When SR-22 Filing Is Required for Child Support Cases
Child support arrears suspensions alone do not trigger SR-22 filing requirements in Oregon. If your only suspension cause is unpaid child support, you will not need to file SR-22 to reinstate your license.
If your driving record also includes a DUI conviction, uninsured-driving citation, reckless driving charge, or multiple at-fault accidents during the suspension period, those violations may require separate SR-22 filing under ORS 806.010 and related financial responsibility statutes. The child support suspension and the violation-based SR-22 requirement are distinct processes handled by different DMV divisions.
Check your suspension notice or call Oregon DMV to confirm whether SR-22 is required in your case. DMV will tell you explicitly if SR-22 filing is a condition of reinstatement. If SR-22 is required, you must maintain continuous filing for 3 years from the date DMV receives the SR-22 certificate. Letting SR-22 lapse during that period triggers a new suspension and restarts the 3-year clock.

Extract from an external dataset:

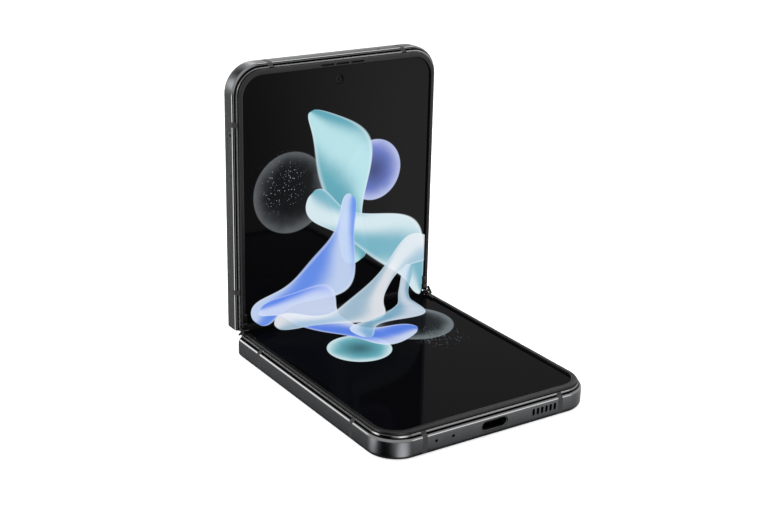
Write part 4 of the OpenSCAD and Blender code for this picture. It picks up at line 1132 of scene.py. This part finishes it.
def buildCameras():
    # Ring, lens glass, barrel and coated front element, each turned about the camera's own axis.
    r, e, proud = rear["ringR"], rear["ringEdge"], rear["proud"]
    inner, seat = rear["lensR"] + 0.05, r - rear["seat"] - 0.05
    turns = np.linspace(0, math.pi / 2, 6)
    ring = [(r - e * (1 - math.sin(t)), -proud + e * (1 - math.cos(t))) for t in turns]
    ring += [(r, 0), (seat, 0), (seat, half["glass"]), (inner, half["glass"]), (inner, -proud + 0.25),
             (inner + 0.25, -proud)]
    face, low, size = rear["drop"] - proud, rear["barrelFace"] - proud, rear["box"] / 2
    lens = [(rear["lensR"] - 0.08, face), (rear["lensR"], face + 0.08), (rear["lensR"], face + rear["lensT"])]
    foot = rear["boxLow"] + 0.3
    barrel = [(0.02, foot), (rear["barrelR"], foot)]
    barrel += [(rear["barrelR"] + q, low + h) for q, h in rear["barrel"]]
    barrel.append((0.02, low + 0.75))
    dome = [(rear["domeR"] * math.cos(t), low + 0.78 - rear["domeRise"] * math.sin(t))
            for t in np.linspace(0, math.pi / 2, 10)[:-1]] + [(0.02, low + 0.36)]
    rings, lenses, barrels, elements = [], [], [], []
    for v in rear["cameraVs"]:
        centre = (rear["cameraX"], v)
        rings.append(lathe(ring, centre, 96, closed=True))
        lenses.append(lathe(lens, centre, 96))
        barrels.append(lathe(barrel, centre, 72))
        barrels.append(softBlock((centre[0] - size, v - size, rear["boxLow"]),
                                 (centre[0] + size, v + size, rear["boxHigh"]), 0.2, 0.5))
        elements.append(lathe(dome, centre))
    for name, parts, material, angle in (("camera_rings", rings, ringMetal, 30),
                                         ("camera_lenses", lenses, lensGlass, 30),
                                         ("rear_cameras", barrels, cameraBlack, 30),
                                         ("camera_elements", elements, lensBlack, 40)):
        makePiece(name, joined(parts), toUpper, "upper_half", material, angle)


def buildFlash():
    # A diffuser with fine circular ridges under its clear face.
    r, low, high = rear["flashR"], rear["flashLow"], rear["flashHigh"]
    rows = [(r - 0.02, high), (r, high - 0.05), (r, low + 0.05), (r - 0.05, low)]
    ridges = np.linspace(r - 0.15, 0.1, 15)
    rows += [(q, low + (0.07 if k % 2 else 0.0)) for k, q in enumerate(ridges)] + [(0.02, low)]
    makePiece("rear_flash", lathe(rows, rear["flash"]), toUpper, "upper_half", flashLens, 20)


def buildCoverDisplay():
    # The thin screen behind the cover window.
    x, v = rear["cover"]
    w, h, low = rear["coverW"] / 2, rear["coverH"] / 2, half["glass"]
    screen = softBlock((x - w, v - h, low), (x + w, v + h, low + rear["coverT"]), 0.05, 1.2)
    makePiece("cover_display", screen, toUpper, "upper_half", coverScreen, 30)


buildCameras()
buildFlash()
buildCoverDisplay()
print("back made")

# finishes of the inner pieces that stay as the frame has them
insideFinish = {
    sheetSteel: ["upper_mid_plate", "lower_mid_plate", "upper_fold_plate", "lower_fold_plate", "shield_cans",
                 "card_socket", "vibration_motor"],
    groundSteel: ["upper_hinge_arms", "lower_hinge_arms", "hinge_housings", "friction_clips",
                  "lower_main_gears", "lower_idler_gears", "upper_idler_gears", "upper_main_gears"],
    cellPouch: ["upper_battery", "lower_battery"],
    circuitBoard: ["main_board", "lower_board"],
    woundCopper: ["charging_coil"],
    nickelPlate: ["upper_magnets", "lower_magnets"],
    screwSteel: ["upper_screws", "lower_screws", "hinge_screws"],
    goldPlate: ["upper_microphone", "lower_microphones", "key_switches"],
    cameraBlack: ["earpiece_speaker", "loudspeaker"],
}
for material, names in insideFinish.items():
    for name in names:
        data = nodes[name].data
        data.materials.clear()
        data.materials.append(material)
print("inner pieces finished")

# floor, world and lights
studio = {
    "floorReach": 3.0, "floorDrop": 0.00006, "floorGlow": 0.62, "floorGrey": 0.8, "ambient": 0.5,
    "white": 0.7,
}
softboxes = [   # azimuth from -x towards -y, elevation, near and far reach in degrees, strength
    (-30, -26, 2, 15, 1.1), (-17, -16, 5, 15, 2.2), (84, -34, 7, 24, 2.4), (-56, 11, 5, 15, 2.2),
    (-113, 23, 2, 9, 2.0), (-105, 38, 3, 10, 1.6), (124, 9, 4, 16, 1.8), (-141, 47, 4, 13, 2.0),
    (-122, 2, 3, 12, 0.3), (130, -15, 5, 12, 0.5),
]
flags = [   # black flags: the same, and how much of the white each one takes
    (20, -24, 16, 36, 1.0), (-76, 33, 6, 15, 1.0), (-66, -22, 10, 26, 0.55), (-126, 22, 6, 13, 0.75),
    (0, -90, 52, 72, 0.9), (162, 57, 8, 22, 1.0), (112, -17, 4, 12, 0.65), (90, -16, 4, 13, 0.8),
]
lamps = [   # name, place in mm, aim in mm, width and height in mm, power in watts
    ("keyLamp", (-420, 120, 420), (0, 0, 40), (260, 260), 1.6),
    ("fillLamp", (420, -260, 300), (0, 0, 30), (300, 300), 1.2),
    ("topLamp", (60, 60, 620), (0, 0, 0), (400, 400), 2.0),
]


def seenPlainly(tree):
    # 1 for what the camera sees, straight or through glass.
    path = add(tree, "LightPath").outputs
    return maths("ADD", Value(path["Is Camera Ray"]), path["Is Transmission Ray"], True)


def addFloor():
    # A pale floor: matt, with a glow of its own in what the camera sees.
    r, z = studio["floorReach"], -studio["floorDrop"]
    mesh = bpy.data.meshes.new("floor")
    mesh.from_pydata([(-r, -r, z), (r, -r, z), (r, r, z), (-r, r, z)], [], [(0, 1, 2, 3)])
    floor = bpy.data.objects.new("floor", mesh)
    bpy.context.scene.collection.objects.link(floor)
    floor.visible_glossy = False   # reflections see the studio below the horizon too
    material = bpy.data.materials.new("paleFloor")
    material.use_nodes = True
    tree = material.node_tree
    tree.nodes.remove(tree.nodes["Principled BSDF"])
    matt = get(tree, "BsdfDiffuse", Color=(studio["floorGrey"],) * 3 + (1,))
    light = get(tree, "Emission", Strength=seenPlainly(tree) * studio["floorGlow"])
    feed(tree.nodes["Material Output"].inputs["Surface"], get(tree, "AddShader", i0=matt, i1=light))
    mesh.materials.append(material)


def lobe(where, azimuth, elevation, near, far, value):
    # The value within the near reach about a direction, falling smoothly to 0 at the far reach.
    a, e = math.radians(azimuth), math.radians(elevation)
    aim = (-math.cos(a) * math.cos(e), -math.sin(a) * math.cos(e), math.sin(e))
    cosine = get(where.tree, "VectorMath", "Value", operation="DOT_PRODUCT", i0=where, i1=aim)
    return ramp(maths("ARCCOSINE", cosine), math.radians(near), math.radians(far), value, 0.0)


def addWorld():
    # White all round: reflections see it with the black flags and the softboxes in it.
    world = bpy.data.worlds.new("studio")
    bpy.context.scene.world = world
    world.use_nodes = True
    tree = world.node_tree
    back = tree.nodes["Background"].inputs
    where = get(tree, "TexCoord", "Generated")
    feed(back["Color"], (1, 1, 1, 1))
    gloss = studio["white"]
    for flag in flags:
        gloss = gloss * (1.0 - lobe(where, *flag))
    for softbox in softboxes:
        gloss = gloss + lobe(where, *softbox)
    rest = get(tree, "Mix", i0=get(tree, "LightPath", "Is Glossy Ray"), i2=studio["ambient"], i3=gloss)
    feed(back["Strength"], get(tree, "Mix", i0=seenPlainly(tree), i2=rest, i3=1.0))


def addLamps():
    # Rectangular lamps, each turned from its place towards its aim.
    for name, place, aim, size, power in lamps:
        data = bpy.data.lights.new(name, "AREA")
        data.shape = "RECTANGLE"
        data.size, data.size_y = (s * mm for s in size)
        data.energy = power
        lamp = bpy.data.objects.new(name, data)
        lamp.location = [p * mm for p in place]
        lamp.visible_glossy = False   # the softboxes are in the world's reflections
        lamp.rotation_mode = "QUATERNION"
        lamp.rotation_quaternion = (Vector(place) - Vector(aim)).to_track_quat("Z", "Y")
        bpy.context.scene.collection.objects.link(lamp)


addFloor()
addWorld()
addLamps()
print("studio made")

Coordinating Insurance Coverage During Reinstatement
Oregon requires continuous liability insurance for registered vehicles under ORS 806.010. If you let your insurance lapse during the child support suspension, DMV may have issued a separate registration suspension for failure to maintain required coverage.
This creates a dual-suspension scenario: child support hold plus insurance lapse. Both must be cleared before reinstatement is approved. The DCS clearance lifts the child support hold. The insurance lapse requires proof of current coverage and payment of reinstatement fees for both suspensions.
If you do not own a vehicle but need to reinstate your license, consider a non-owner liability policy. Oregon accepts non-owner policies as proof of financial responsibility for license reinstatement purposes. Non-owner coverage costs significantly less than standard auto policies and satisfies DMV's insurance verification requirement without requiring you to register a vehicle.